Calder's answer was not to make the sculpture smaller or sweeter. He made it exact. The arcs are clean, the stance is stable, the voids are disciplined, and the title is just figurative enough to keep the whole structure from freezing into pure abstraction.[1][2][3] The piece does not mock the plaza. It teaches the plaza another posture.
That is why Flamingo still feels fresh. It proves that public sculpture can humanize a severe site without sentimentalizing it. The work does not plant a fake garden in front of the towers or hide the federal grid behind expressive gesture. It keeps the steel, keeps the scale, keeps the civic seriousness, and then alters the emotional weather through lift, asymmetry, and walkable space.[2][4][6] In a plaza built from right angles and institutional restraint, Calder made one large red curve system that lets the air start moving.
Sources
- Calder Foundation, "Flamingo (1973)" - official work page for Calder's monumental steel sculpture in Chicago.
- U.S. General Services Administration Fine Arts Collection, "Flamingo" - official artwork page with date, dimensions, commission context, and notes on the sculpture's contrast with Mies van der Rohe's Federal Center.
- Smithsonian American Art Museum, "Maquette for Flamingo" - official page on Calder's 1972 model, the 1974 dedication, and the sculpture's whimsical bird reference.

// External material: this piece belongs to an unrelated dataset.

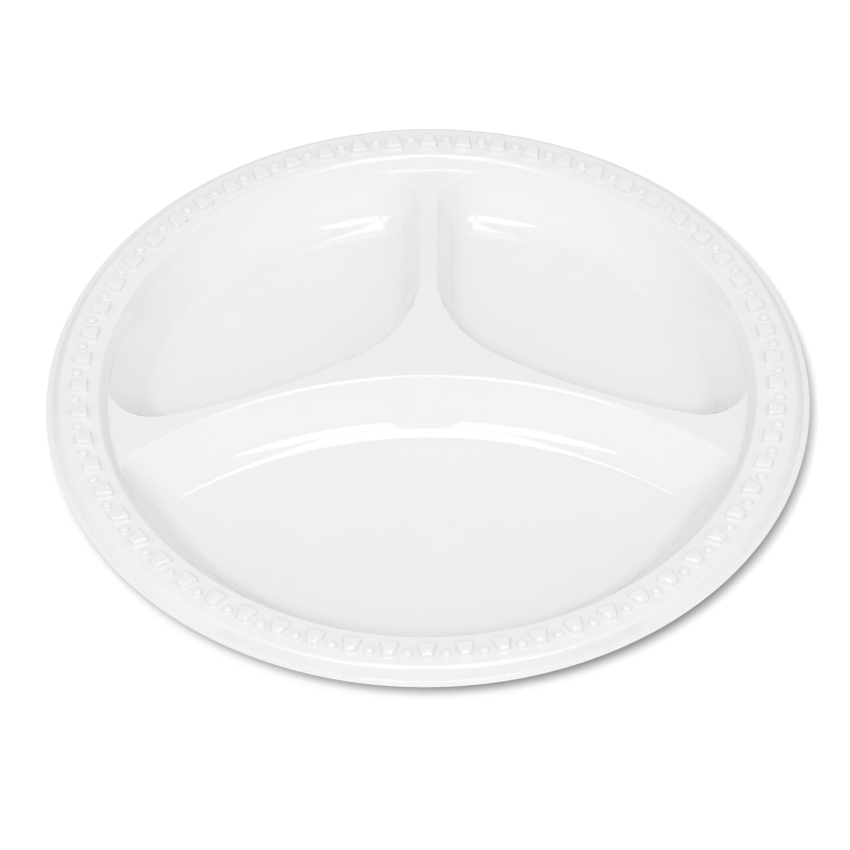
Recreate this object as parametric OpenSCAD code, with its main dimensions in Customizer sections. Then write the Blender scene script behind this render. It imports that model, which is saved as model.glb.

- WTTW Chicago, "Flamingo by Alexander Calder" - local public-art guide noting the sculpture's 1974 unveiling, scale, and relationship to the Federal Center backdrop.
- Wikimedia Commons, "File:Calder Flamingo.jpg" - source page for the documentary photograph used as the article image.
- Choose Chicago, "Calder's Flamingo" - local context page on the sculpture's plaza setting, Calder Red, and integration with the surrounding federal buildings.